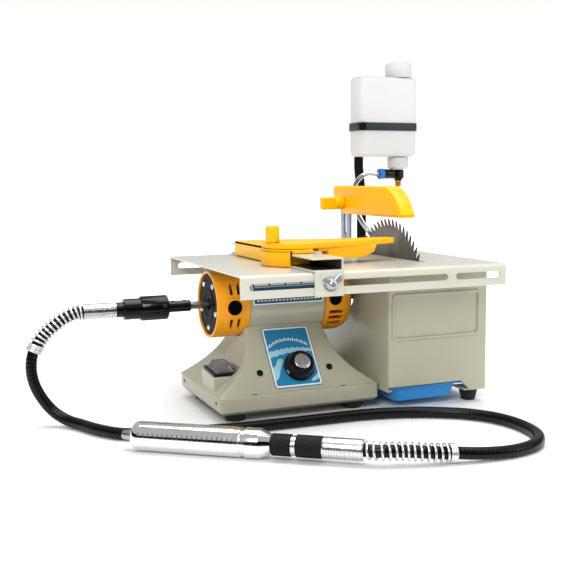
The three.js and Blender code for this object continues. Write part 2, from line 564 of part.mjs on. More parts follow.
function gaugeCarriage() {
  const left = FENCE_X[0] - GAP - GAUGE_X;
  const tongue = box([left - 1, 8], [-24, 126], [FENCE_BASE_Z + SHEET + GAP, FENCE_TOP - SHEET - GAP]);
  const disc = rod('z', TABLE_TOP + GAP, GAUGE_TOP, 0, 0, GAUGE_R, GAUGE_R, 32);
  const sideHalf = disc.intersect(box([-60, left], [-60, 60], [100, 200]));
  const overHalf = disc.intersect(join(box([-60, 9], [-60, 60], [FENCE_TOP + GAP, 200]),
    box([8, 15], [-10, 60], [FENCE_TOP + GAP, 200])));
  const rear = join(box([left - 3, left], [0, 128], [TABLE_TOP + 1.5, GAUGE_TOP]),
    box([left - 3, 15], [20, 128], [FENCE_TOP + GAP, GAUGE_TOP]));
  return cut(join(tongue, sideHalf, overHalf, rear), rod('z', 160, 180, ...KNOB_AT, 2.9),
    rod('z', 160, 180, 0, 0, 3.3));
}

// The swinging arm: a round hub, a tapered bar and a thick pad under it, drawn before it is turned.
function gaugeArm() {
  const shape = new THREE.Shape();
  shape.moveTo(10, -30);
  shape.lineTo(116, -24);
  shape.lineTo(116, -9);
  shape.lineTo(60, 6);
  shape.lineTo(24, 19);
  shape.absarc(0, 0, GAUGE_R - 1, 0.7, Math.PI * 1.6);
  const arm = plate('xy', shape, [GAUGE_TOP + GAP, ARM_TOP], 14);
  const padOutline = [[13, GAUGE_TOP + 1], [13, FENCE_TOP + 1], [26, FENCE_TOP + 1], [26, 158], [72, 158], [86, 163],
    [90, GAUGE_TOP + 1]];
  const pad = plate('xz', padOutline, [-26, -14]);
  const slot = new THREE.Shape();
  const [reach, middle] = [Math.hypot(...KNOB_AT), Math.atan2(KNOB_AT[1], KNOB_AT[0]) - deg(GAUGE_SWING)];
  slot.absarc(0, 0, reach + 2.9, middle - 0.33, middle + 0.4);
  slot.absarc(0, 0, reach - 2.9, middle + 0.4, middle - 0.33, true);
  return cut(join(arm, pad), plate('xy', slot, [150, 200]), rod('z', 150, 200, 0, 0, 3.3));
}

part(gauge, 'gauge_carriage', gaugeCarriage(), yellow);
const arm = part(gauge, 'gauge_arm', gaugeArm(), yellow);
arm.rotation.z = deg(GAUGE_SWING);
part(gauge, 'gauge_knob', join(rod('z', ARM_TOP + GAP, ARM_TOP + 16.5, 0, 0, 7.2, 7, 24),
  rod('z', FENCE_TOP + 1, ARM_TOP + 1, 0, 0, 2.5, 2.5, 16)), yellow, ...KNOB_AT, 0);
part(gauge, 'gauge_pivot', rod('z', FENCE_TOP + 0.8, ARM_TOP - 0.4, 0, 0, 2.9, 2.9, 16), steel);

// ---------------------------------------------------------------- flexible shaft and handpiece
part(motor, 'coupling_housing', cut(
  turned([[-120.5, 0], [-120.5, 8], [-88.2, 8], [-88.2, 7.6], [-80, 7.6], [-80, 10.6], [-63.2, 10.6], [-63.2, 12.4],
    [-35.2, 12.4], [-35.2, 0]], 20),
  rod('x', -60, -30, 0, 0, 4.4), rod('x', -130, -90, 0, 0, SHEATH_R + 0.4)), black);

// The shaft's route: out of the coupling, down in a loose arc, along the floor behind the handpiece,
// round to the right and back into the handpiece's tail.
const TAIL = [HAND_START[0] + HAND_LENGTH * Math.cos(deg(HAND_TURN)),
  HAND_START[1] + HAND_LENGTH * Math.sin(deg(HAND_TURN))];
const FLOOR = SHEATH_R + 0.3;
const SHEATH = [[-104, 127, 110.5], [-125, 127, 110.2], [-138.5, 127, 105.4], [-151.5, 127, 96.6], [-162.3, 127, 86.5],
  [-169.2, 127, 74.5], [-172, 126.5, 60], [-170, 125.5, 44], [-163.5, 124, 29], [-153.5, 120, 15.5],
  [-142, 111, 7.6], [-131, 94, FLOOR], [-119.5, 70, FLOOR], [-103, 48, FLOOR], [-76, 35, FLOOR], [-40, 27, FLOOR],
  [0, 21.5, FLOOR], [45, 19.5, FLOOR], [92, 18.5, FLOOR], [132, 17, FLOOR], [170, 9.5, FLOOR], [204, -4.5, FLOOR],
  [232, -25, FLOOR], [248.5, -51, FLOOR], [253, -82, FLOOR], [246, -113, FLOOR], [227, -134, FLOOR],
  [199, -143, FLOOR], [170, -142.5, 7], [142, -137.5, 9.3], [118, -132.3, 11.4], [97, -124.5, 12.7],
  [TAIL[0] + 12, TAIL[1] - 8.8, 13.3], [TAIL[0] - 6, TAIL[1] + 4.5, HAND_R]];
const MOTOR_SPRING = [[-121.2, 127, 110.5], ...SHEATH.slice(1, 6)];
const HAND_SPRING = [...SHEATH.slice(29, 33), [TAIL[0] + 0.6, TAIL[1] - 0.5, HAND_R]];

part(machine, 'flex_sheath', tubeAlong(SHEATH, SHEATH_R, 64, 8), rubber);
part(machine, 'spring_motor_end', tubeAlong(MOTOR_SPRING, SPRING_R, 9, 8, SHEATH_R + 1), chrome);
part(machine, 'spring_hand_end', tubeAlong(HAND_SPRING, SPRING_R, 9, 8, SHEATH_R + 1), chrome);

const hand = group(machine, HAND_START[0], HAND_START[1], HAND_R);
hand.rotation.z = deg(HAND_TURN);
part(hand, 'handpiece_body', cut(
  turned([[0, 0], [0, 11], [2, HAND_R - 0.4], [8, HAND_R], [99, HAND_R], [100.5, HAND_R - 1], [103, HAND_R - 1],
    [104.5, HAND_R], [117.3, HAND_R], [127, 8.6], [127, 0]], 24),
  rod('x', -5, 132, 0, 0, 4.4)), chrome);
part(hand, 'handpiece_grip', cut(
  turned([[127.3, 0], [127.3, 9.6], [144.5, 9.6], [145, 8.6], [148, 8.6], [148.5, 9.8], [171.6, 9.8], [172, 9.5],
    [HAND_LENGTH, 9.3], [HAND_LENGTH, 0]], 20),
  rod('x', 120, 150, 0, 0, 4.4), rod('x', 190, HAND_LENGTH + 2, 0, 0, SHEATH_R + 0.5)), black);
part(hand, 'handpiece_chuck', join(
  rod('x', -11.5, -0.4, 0, 0, 3.6, 5.2), rod('x', -1, 140, 0, 0, 3.8, 3.8, 16)), steel);

// ---------------------------------------------------------------- the whole, centred over its footprint
const CORDS = ['flex_sheath', 'drip_tube'];
machine.updateMatrixWorld(true);
const bounds = new THREE.Box3();
machine.traverse((mesh) => {
  if (mesh.isMesh && !CORDS.includes(mesh.name)) bounds.expandByObject(mesh, true);
});
const middle = bounds.getCenter(new THREE.Vector3());
machine.position.set(-middle.x, -middle.y, -bounds.min.z);
const saw = new THREE.Group();
saw.add(machine);

export default saw;
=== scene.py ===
import bpy
import bmesh
import math
from mathutils import Matrix, Vector


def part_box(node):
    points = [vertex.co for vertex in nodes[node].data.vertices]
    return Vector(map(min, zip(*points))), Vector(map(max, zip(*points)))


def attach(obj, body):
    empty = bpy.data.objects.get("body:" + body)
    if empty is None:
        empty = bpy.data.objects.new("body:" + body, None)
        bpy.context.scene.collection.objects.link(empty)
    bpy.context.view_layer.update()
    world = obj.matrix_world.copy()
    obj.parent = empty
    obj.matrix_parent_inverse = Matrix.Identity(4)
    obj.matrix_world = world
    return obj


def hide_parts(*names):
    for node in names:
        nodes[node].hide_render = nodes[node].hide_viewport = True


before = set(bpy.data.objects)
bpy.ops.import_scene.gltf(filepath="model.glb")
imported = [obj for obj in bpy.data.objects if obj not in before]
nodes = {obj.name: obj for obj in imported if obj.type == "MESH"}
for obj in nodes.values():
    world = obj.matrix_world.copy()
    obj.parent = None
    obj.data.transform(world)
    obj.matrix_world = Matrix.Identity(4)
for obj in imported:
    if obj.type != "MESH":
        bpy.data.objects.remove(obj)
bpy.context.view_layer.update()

# ---------------------------------------------------------------- frame
# Machine coordinates: millimetres from the saw table's front left corner, Z from the floor.
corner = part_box("saw_table")[0]
MACHINE = Matrix.Translation((corner.x, corner.y, 0)) @ Matrix.Scale(0.001, 4)
AXIS_Y, AXIS_Z = 127, 110.5
MOTOR = MACHINE @ Matrix.Translation((0, AXIS_Y, AXIS_Z))
FACE = MACHINE @ Matrix.Translation((0, 54, 28)) @ Matrix.Rotation(math.atan2(60, 46), 4, "X")
SWITCH = MACHINE @ Matrix.Translation((12, 97.5, 45.1)) @ Matrix.Rotation(math.atan2(3.5, 41), 4, "X")
HAND = MACHINE @ Matrix.Translation((-97.8, 11.9, 13.3)) @ Matrix.Rotation(math.radians(-36.4), 4, "Z")
GAUGE = MACHINE @ Matrix.Translation((87, 83, 0))
ARM = GAUGE @ Matrix.Rotation(math.radians(11.3), 4, "Z")


def place(x, y, z):
    return MACHINE @ Vector((x, y, z))


def new_object(name, data):
    made = bpy.data.objects.new(name, data)
    bpy.context.scene.collection.objects.link(made)
    return made


# ---------------------------------------------------------------- camera
camera = new_object("camera", bpy.data.cameras.new("camera"))
right = Vector((0.92318, -0.38438, -0.00678))
up = Vector((0.05244, 0.10842, 0.99274))
back = Vector((-0.38083, -0.91680, 0.12024))
camera.matrix_world = Matrix.Translation((-0.34051, -0.82180, 0.2409)) @ Matrix(
    (right, up, back)).transposed().to_4x4()
camera.data.lens = 56.67
camera.data.sensor_width = 36
camera.data.clip_start = 0.02
bpy.context.scene.camera = camera
bpy.context.scene.view_settings.view_transform = "Standard"


# ---------------------------------------------------------------- materials
def srgb(code):
    values = [int(code[i:i + 2], 16) / 255 for i in (1, 3, 5)]
    return [v / 12.92 if v <= 0.04045 else ((v + 0.055) / 1.055) ** 2.4 for v in values] + [1]


class Nodes:
    """A small helper that adds and links shader nodes."""

    def __init__(self, name):
        self.material = bpy.data.materials.new(name)
        self.material.use_nodes = True
        self.tree = self.material.node_tree
        self.shader = self.tree.nodes["Principled BSDF"]
        self.place = self.add("ShaderNodeTexCoord").outputs["Object"]

    def add(self, kind, **values):
        node = self.tree.nodes.new(kind)
        for key, value in values.items():
            if hasattr(node, key):
                setattr(node, key, value)
            else:
                node.inputs[key.replace("_", " ")].default_value = value
        return node

    def link(self, output, socket):
        self.tree.links.new(output, socket)

    def drive(self, output, socket):
        self.link(output, self.shader.inputs[socket])

    def fix(self, **sockets):
        for key, value in sockets.items():
            self.shader.inputs[key.replace("_", " ")].default_value = value

    def noise(self, scale, detail=3, stretch=None, rough=0.55):
        node = self.add("ShaderNodeTexNoise", Scale=scale, Detail=detail, Roughness=rough)
        source = self.place
        if stretch:
            mapping = self.add("ShaderNodeMapping", Scale=stretch)
            self.link(source, mapping.inputs["Vector"])
            source = mapping.outputs["Vector"]
        self.link(source, node.inputs["Vector"])
        return node.outputs["Fac"]

    def span(self, value, low, high, start=0.3, end=0.7):
        node = self.add("ShaderNodeMapRange", From_Min=start, From_Max=end, To_Min=low, To_Max=high)
        self.link(value, node.inputs["Value"])
        return node.outputs["Result"]

    def colours(self, value, first, second, start=0.3, end=0.7):
        ramp = self.add("ShaderNodeValToRGB")
        ramp.color_ramp.elements[0].position = start
        ramp.color_ramp.elements[1].position = end
        ramp.color_ramp.elements[0].color = first
        ramp.color_ramp.elements[1].color = second
        self.link(value, ramp.inputs["Fac"])
        return ramp.outputs["Color"]

    def bump(self, value, distance, strength=1.0, after=None):
        node = self.add("ShaderNodeBump", Strength=strength, Distance=distance)
        self.link(value, node.inputs["Height"])
        if after:
            self.link(after, node.inputs["Normal"])
        return node.outputs["Normal"]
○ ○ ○
### Given instruction
Transcribe the lines above from the one with "over its footprint" through the one with "if empty is". Include both ends and leave out every other line.

### Exercise output
// ---------------------------------------------------------------- the whole, centred over its footprint
const CORDS = ['flex_sheath', 'drip_tube'];
machine.updateMatrixWorld(true);
const bounds = new THREE.Box3();
machine.traverse((mesh) => {
  if (mesh.isMesh && !CORDS.includes(mesh.name)) bounds.expandByObject(mesh, true);
});
const middle = bounds.getCenter(new THREE.Vector3());
machine.position.set(-middle.x, -middle.y, -bounds.min.z);
const saw = new THREE.Group();
saw.add(machine);

export default saw;
=== scene.py ===
import bpy
import bmesh
import math
from mathutils import Matrix, Vector


def part_box(node):
    points = [vertex.co for vertex in nodes[node].data.vertices]
    return Vector(map(min, zip(*points))), Vector(map(max, zip(*points)))


def attach(obj, body):
    empty = bpy.data.objects.get("body:" + body)
    if empty is None:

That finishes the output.